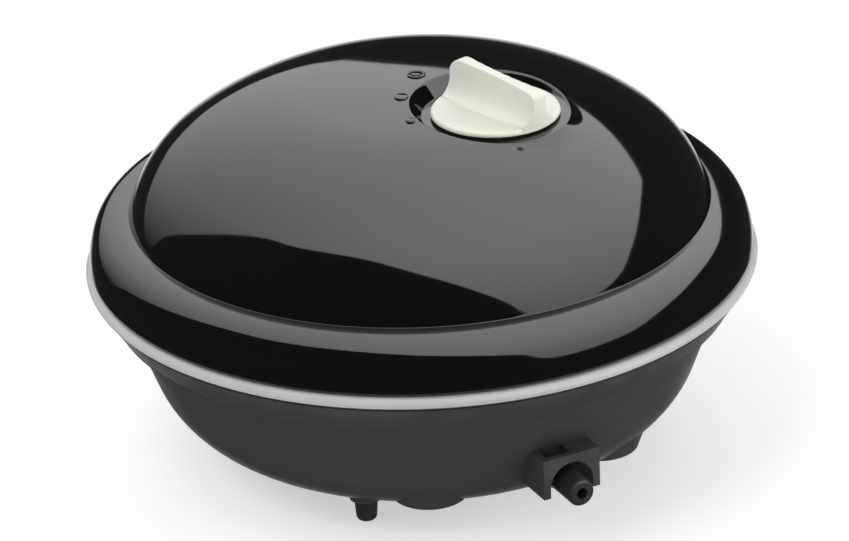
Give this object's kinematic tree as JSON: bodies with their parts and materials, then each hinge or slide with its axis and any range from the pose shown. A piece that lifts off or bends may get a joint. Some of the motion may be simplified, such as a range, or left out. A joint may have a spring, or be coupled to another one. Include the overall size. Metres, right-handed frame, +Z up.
{
  "type": "aquarium air pump",
  "caption": "Round domed diaphragm air pump for an aquarium: glossy cover over a bowl base, flow knob on a recessed ledge, hooded air outlet and rubber feet.",
  "frame": {"origin": "on the ground plane under the centre of the round case", "axes": "+Z up, -Y along the air outlet, +X to the right of the outlet seen from above with the outlet towards the viewer"},
  "size_m": [0.136, 0.136, 0.0833],
  "materials": {
    "cover": "high gloss moulded",
    "trim_ring": "soft grey satin",
    "base": "fine satin texture",
    "black_rubber": "matt",
    "knob": "satin ivory",
    "dark_plastic": "moulded",
    "steel": "zinc plated",
    "board": "green solder mask",
    "components": "mixed electronic parts",
    "laminations": "stacked silicon steel",
    "copper": "enamelled copper wire",
    "bobbin": "natural nylon",
    "magnet": "sintered ferrite",
    "diaphragm": "moulded nitrile",
    "chamber": "moulded acetal",
    "hose": "clear-grey silicone",
    "felt": "pressed felt",
    "wire": "insulated wire"
  },
  "bodies": {
    "housing": {"cover": "cover", "trim_ring": "trim_ring", "base": "base", "case_screws": "steel", "rubber_feet": "black_rubber", "pot_body": "dark_plastic", "circuit_board": "board", "board_parts": "components", "board_screws": "steel", "magnet_core": "laminations", "core_screws": "steel", "coil_bobbin": "bobbin", "coil_winding": "copper", "pivot_pin": "steel", "valve_housing": "chamber", "valve_plate": "chamber", "chamber_ring": "chamber", "clamp_ring": "chamber", "diaphragm": "diaphragm", "chamber_screws": "steel", "outlet_nozzle": "dark_plastic", "air_hose": "hose", "intake_felt": "felt", "filter_cap": "dark_plastic", "cord_gland": "black_rubber", "power_lead": "black_rubber", "coil_leads": "wire"},
    "knob": {"knob": "knob", "pot_shaft": "steel"},
    "swing_arm": {"swing_arm": "dark_plastic", "arm_magnet": "magnet", "clamp_plate": "steel", "clamp_screw": "steel"},
    "inlet_flap": {"inlet_flap": "diaphragm"},
    "outlet_flap": {"outlet_flap": "diaphragm"}
  },
  "joints": [
    {"name": "knob_turn", "type": "hinge", "parent": "housing", "child": "knob", "pos_m": [0.0095, -0.0161, 0.0753], "axis": [0, 0, 1], "range_deg": [0, 71]},
    {"name": "arm_swing", "type": "hinge", "parent": "housing", "child": "swing_arm", "pos_m": [0.03, 0, 0.0325], "axis": [0, 1, 0], "range_deg": [-2, 2], "stiffness_Nm_per_rad": 1, "deforming": ["diaphragm"]},
    {"name": "inlet_flap_lift", "type": "hinge", "parent": "housing", "child": "inlet_flap", "pos_m": [0.006, 0.012, 0.0205], "axis": [-1, 0, 0], "range_deg": [0, 10]},
    {"name": "outlet_flap_lift", "type": "hinge", "parent": "housing", "child": "outlet_flap", "pos_m": [0.006, -0.012, 0.0185], "axis": [-1, 0, 0], "range_deg": [0, 10]}
  ]
}
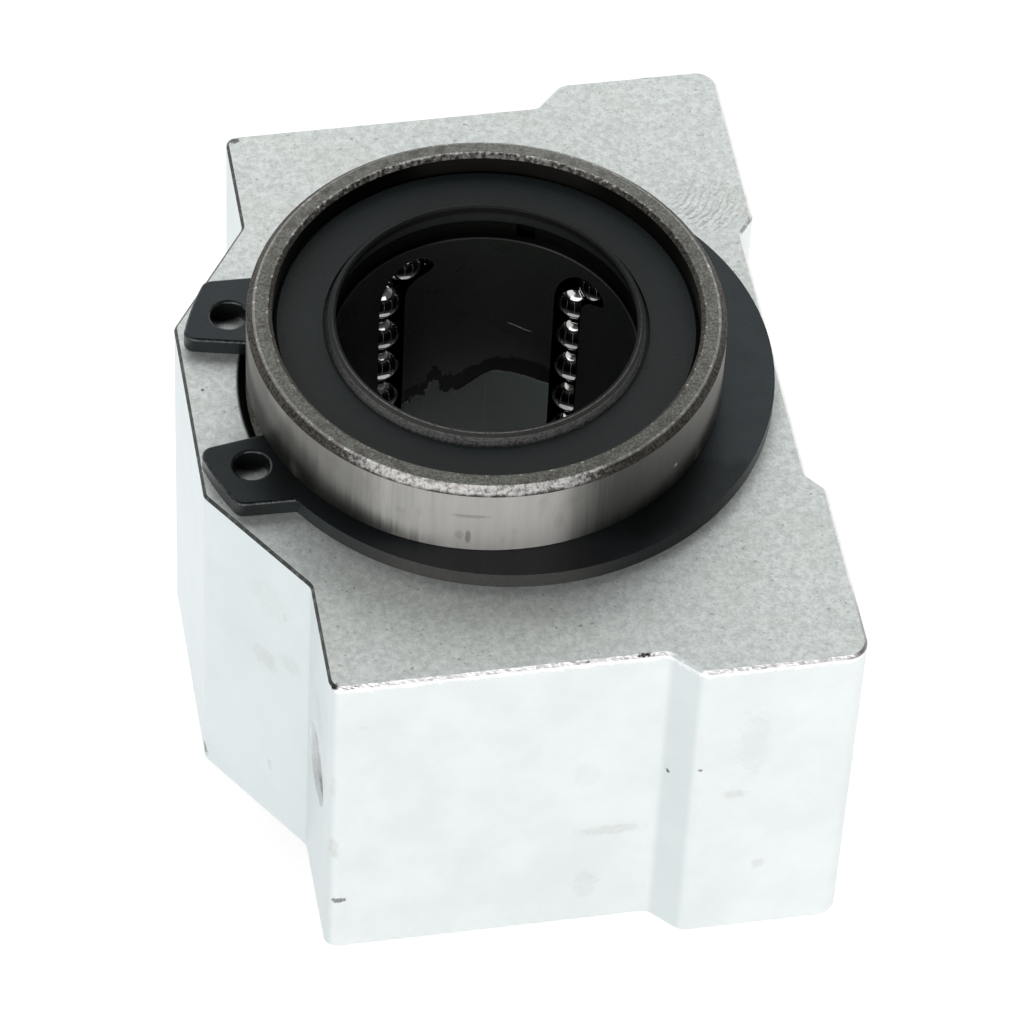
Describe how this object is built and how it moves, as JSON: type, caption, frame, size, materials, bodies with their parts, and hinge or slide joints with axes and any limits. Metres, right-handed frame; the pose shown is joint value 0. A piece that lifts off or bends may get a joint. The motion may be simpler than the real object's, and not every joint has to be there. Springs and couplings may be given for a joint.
{
  "type": "linear bearing block",
  "caption": "Aluminium pillow block holding a sealed linear ball bushing between two circlips, for a round shaft; tapped mounting holes from below.",
  "frame": {"origin": "middle of the ball bushing, on the shaft's axis", "axes": "+Z along the shaft's axis, +X out of the mounting face, +Y across the block's width"},
  "size_m": [0.041, 0.054, 0.042],
  "materials": {
    "block_aluminium": "fine-milled, bare",
    "sleeve_steel": "ground",
    "cage_resin": "moulded, oily",
    "ball_steel": "polished",
    "seal_rubber": "matte",
    "ring_steel": "stamped",
    "circlip_steel": "phosphated, oiled spring steel"
  },
  "bodies": {
    "block_unit": {"housing": "block_aluminium", "bearing_sleeve": "sleeve_steel", "ball_cage": "cage_resin", "upper_end_ring": "ring_steel", "lower_end_ring": "ring_steel", "upper_seal": "seal_rubber", "lower_seal": "seal_rubber", "upper_circlip": "circlip_steel", "lower_circlip": "circlip_steel"},
    "circuit_1_loaded": {"circuit_1_loaded_balls": "ball_steel"},
    "circuit_1_return": {"circuit_1_return_balls": "ball_steel"},
    "circuit_1_upper_turn": {"circuit_1_upper_turn_balls": "ball_steel"},
    "circuit_1_lower_turn": {"circuit_1_lower_turn_balls": "ball_steel"},
    "circuit_2_loaded": {"circuit_2_loaded_balls": "ball_steel"},
    "circuit_2_return": {"circuit_2_return_balls": "ball_steel"},
    "circuit_2_upper_turn": {"circuit_2_upper_turn_balls": "ball_steel"},
    "circuit_2_lower_turn": {"circuit_2_lower_turn_balls": "ball_steel"},
    "circuit_3_loaded": {"circuit_3_loaded_balls": "ball_steel"},
    "circuit_3_return": {"circuit_3_return_balls": "ball_steel"},
    "circuit_3_upper_turn": {"circuit_3_upper_turn_balls": "ball_steel"},
    "circuit_3_lower_turn": {"circuit_3_lower_turn_balls": "ball_steel"},
    "circuit_4_loaded": {"circuit_4_loaded_balls": "ball_steel"},
    "circuit_4_return": {"circuit_4_return_balls": "ball_steel"},
    "circuit_4_upper_turn": {"circuit_4_upper_turn_balls": "ball_steel"},
    "circuit_4_lower_turn": {"circuit_4_lower_turn_balls": "ball_steel"},
    "circuit_5_loaded": {"circuit_5_loaded_balls": "ball_steel"},
    "circuit_5_return": {"circuit_5_return_balls": "ball_steel"},
    "circuit_5_upper_turn": {"circuit_5_upper_turn_balls": "ball_steel"},
    "circuit_5_lower_turn": {"circuit_5_lower_turn_balls": "ball_steel"}
  },
  "joints": [
    {"name": "circuit_1_loaded_slide", "type": "slide", "parent": "block_unit", "child": "circuit_1_loaded", "axis": [0, 0, 1], "range_m": [-0.0026, 0.00059]},
    {"name": "circuit_1_return_slide", "type": "slide", "parent": "block_unit", "child": "circuit_1_return", "axis": [0, 0, 1], "range_m": [-0.00059, 0.0026]},
    {"name": "circuit_1_upper_turn_hinge", "type": "hinge", "parent": "block_unit", "child": "circuit_1_upper_turn", "pos_m": [0.00978, 0.00661, 0.0126], "axis": [0.7083, 0.7059, 0], "range_deg": [-61.01, 13.85]},
    {"name": "circuit_1_lower_turn_hinge", "type": "hinge", "parent": "block_unit", "child": "circuit_1_lower_turn", "pos_m": [0.00978, 0.00661, -0.0126], "axis": [0.7083, 0.7059, 0], "range_deg": [-61.01, 13.85]},
    {"name": "circuit_2_loaded_slide", "type": "slide", "parent": "block_unit", "child": "circuit_2_loaded", "axis": [0, 0, 1], "range_m": [-0.0026, 0.00059]},
    {"name": "circuit_2_return_slide", "type": "slide", "parent": "block_unit", "child": "circuit_2_return", "axis": [0, 0, 1], "range_m": [-0.00059, 0.0026]},
    {"name": "circuit_2_upper_turn_hinge", "type": "hinge", "parent": "block_unit", "child": "circuit_2_upper_turn", "pos_m": [-0.00327, 0.01134, 0.0126], "axis": [-0.4525, 0.8918, 0], "range_deg": [-61.01, 13.85]},
    {"name": "circuit_2_lower_turn_hinge", "type": "hinge", "parent": "block_unit", "child": "circuit_2_lower_turn", "pos_m": [-0.00327, 0.01134, -0.0126], "axis": [-0.4525, 0.8918, 0], "range_deg": [-61.01, 13.85]},
    {"name": "circuit_3_loaded_slide", "type": "slide", "parent": "block_unit", "child": "circuit_3_loaded", "axis": [0, 0, 1], "range_m": [-0.0026, 0.00059]},
    {"name": "circuit_3_return_slide", "type": "slide", "parent": "block_unit", "child": "circuit_3_return", "axis": [0, 0, 1], "range_m": [-0.00059, 0.0026]},
    {"name": "circuit_3_upper_turn_hinge", "type": "hinge", "parent": "block_unit", "child": "circuit_3_upper_turn", "pos_m": [-0.0118, 0.0004, 0.0126], "axis": [-0.988, -0.1548, 0], "range_deg": [-61.01, 13.85]},
    {"name": "circuit_3_lower_turn_hinge", "type": "hinge", "parent": "block_unit", "child": "circuit_3_lower_turn", "pos_m": [-0.0118, 0.0004, -0.0126], "axis": [-0.988, -0.1548, 0], "range_deg": [-61.01, 13.85]},
    {"name": "circuit_4_loaded_slide", "type": "slide", "parent": "block_unit", "child": "circuit_4_loaded", "axis": [0, 0, 1], "range_m": [-0.0026, 0.00059]},
    {"name": "circuit_4_return_slide", "type": "slide", "parent": "block_unit", "child": "circuit_4_return", "axis": [0, 0, 1], "range_m": [-0.00059, 0.0026]},
    {"name": "circuit_4_upper_turn_hinge", "type": "hinge", "parent": "block_unit", "child": "circuit_4_upper_turn", "pos_m": [-0.00403, -0.0111, 0.0126], "axis": [-0.1581, -0.9874, 0], "range_deg": [-61.01, 13.85]},
    {"name": "circuit_4_lower_turn_hinge", "type": "hinge", "parent": "block_unit", "child": "circuit_4_lower_turn", "pos_m": [-0.00403, -0.0111, -0.0126], "axis": [-0.1581, -0.9874, 0], "range_deg": [-61.01, 13.85]},
    {"name": "circuit_5_loaded_slide", "type": "slide", "parent": "block_unit", "child": "circuit_5_loaded", "axis": [0, 0, 1], "range_m": [-0.0026, 0.00059]},
    {"name": "circuit_5_return_slide", "type": "slide", "parent": "block_unit", "child": "circuit_5_return", "axis": [0, 0, 1], "range_m": [-0.00059, 0.0026]},
    {"name": "circuit_5_upper_turn_hinge", "type": "hinge", "parent": "block_unit", "child": "circuit_5_upper_turn", "pos_m": [0.00931, -0.00726, 0.0126], "axis": [0.8902, -0.4555, 0], "range_deg": [-61.01, 13.85]},
    {"name": "circuit_5_lower_turn_hinge", "type": "hinge", "parent": "block_unit", "child": "circuit_5_lower_turn", "pos_m": [0.00931, -0.00726, -0.0126], "axis": [0.8902, -0.4555, 0], "range_deg": [-61.01, 13.85]}
  ],
  "couplings": [
    {"joint": "circuit_1_upper_turn_hinge", "follows": "circuit_1_loaded_slide", "rad_per_m": 409.5},
    {"joint": "circuit_1_lower_turn_hinge", "follows": "circuit_1_loaded_slide", "rad_per_m": 409.5},
    {"joint": "circuit_1_return_slide", "follows": "circuit_1_loaded_slide", "ratio": -1},
    {"joint": "circuit_2_upper_turn_hinge", "follows": "circuit_2_loaded_slide", "rad_per_m": 409.5},
    {"joint": "circuit_2_lower_turn_hinge", "follows": "circuit_2_loaded_slide", "rad_per_m": 409.5},
    {"joint": "circuit_2_return_slide", "follows": "circuit_2_loaded_slide", "ratio": -1},
    {"joint": "circuit_3_upper_turn_hinge", "follows": "circuit_3_loaded_slide", "rad_per_m": 409.5},
    {"joint": "circuit_3_lower_turn_hinge", "follows": "circuit_3_loaded_slide", "rad_per_m": 409.5},
    {"joint": "circuit_3_return_slide", "follows": "circuit_3_loaded_slide", "ratio": -1},
    {"joint": "circuit_4_upper_turn_hinge", "follows": "circuit_4_loaded_slide", "rad_per_m": 409.5},
    {"joint": "circuit_4_lower_turn_hinge", "follows": "circuit_4_loaded_slide", "rad_per_m": 409.5},
    {"joint": "circuit_4_return_slide", "follows": "circuit_4_loaded_slide", "ratio": -1},
    {"joint": "circuit_5_upper_turn_hinge", "follows": "circuit_5_loaded_slide", "rad_per_m": 409.5},
    {"joint": "circuit_5_lower_turn_hinge", "follows": "circuit_5_loaded_slide", "rad_per_m": 409.5},
    {"joint": "circuit_5_return_slide", "follows": "circuit_5_loaded_slide", "ratio": -1}
  ]
}
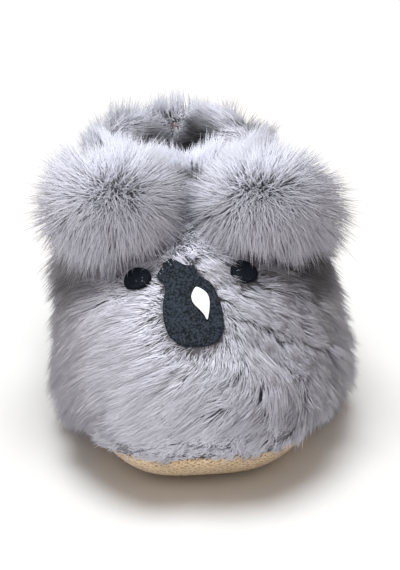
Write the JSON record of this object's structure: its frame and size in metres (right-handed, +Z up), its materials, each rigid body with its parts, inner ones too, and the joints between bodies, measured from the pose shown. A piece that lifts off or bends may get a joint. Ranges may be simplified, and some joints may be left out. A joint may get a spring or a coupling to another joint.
{
  "type": "animal slipper",
  "caption": "Toddler's plush slipper with an animal face: combed fur upper with an open collar, pompom ears, padded nose and eyes, and a soft turned-up sole.",
  "frame": {"origin": "on the floor plane, under the middle of the heel's flat", "axes": "+Z up, the toe along -Y, the outer side of the foot along +X"},
  "size_m": [0.0939, 0.1617, 0.083],
  "materials": {
    "plush": "long soft combed pile",
    "ear_plush": "longer soft pile, standing out all round",
    "suede": "grainy tan suede",
    "fleece": "short brushed lining",
    "dark_felt": "stitched charcoal fabric",
    "white_felt": "smooth white fabric"
  },
  "bodies": {
    "root": {"sole": "suede", "insole": "fleece", "upper": "plush", "ear_outer": "ear_plush", "ear_inner": "ear_plush", "nose": "dark_felt", "nose_glint": "white_felt", "eye_outer": "dark_felt", "eye_inner": "dark_felt"}
  },
  "joints": []
}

◆ **Brief**:
Give every line of the material that includes the string "JSON".

◆ **Reply**:
Give this object's kinematic tree as JSON: bodies with their parts and materials, then each hinge or slide with its axis and any range from the pose shown. A piece that lifts off or bends may get a joint. Some of the motion may be simplified, such as a range, or left out. A joint may have a spring, or be coupled to another one. Include the overall size. Metres, right-handed frame, +Z up.
Describe how this object is built and how it moves, as JSON: type, caption, frame, size, materials, bodies with their parts, and hinge or slide joints with axes and any limits. Metres, right-handed frame; the pose shown is joint value 0. A piece that lifts off or bends may get a joint. The motion may be simpler than the real object's, and not every joint has to be there. Springs and couplings may be given for a joint.
Write the JSON record of this object's structure: its frame and size in metres (right-handed, +Z up), its materials, each rigid body with its parts, inner ones too, and the joints between bodies, measured from the pose shown. A piece that lifts off or bends may get a joint. Ranges may be simplified, and some joints may be left out. A joint may get a spring or a coupling to another joint.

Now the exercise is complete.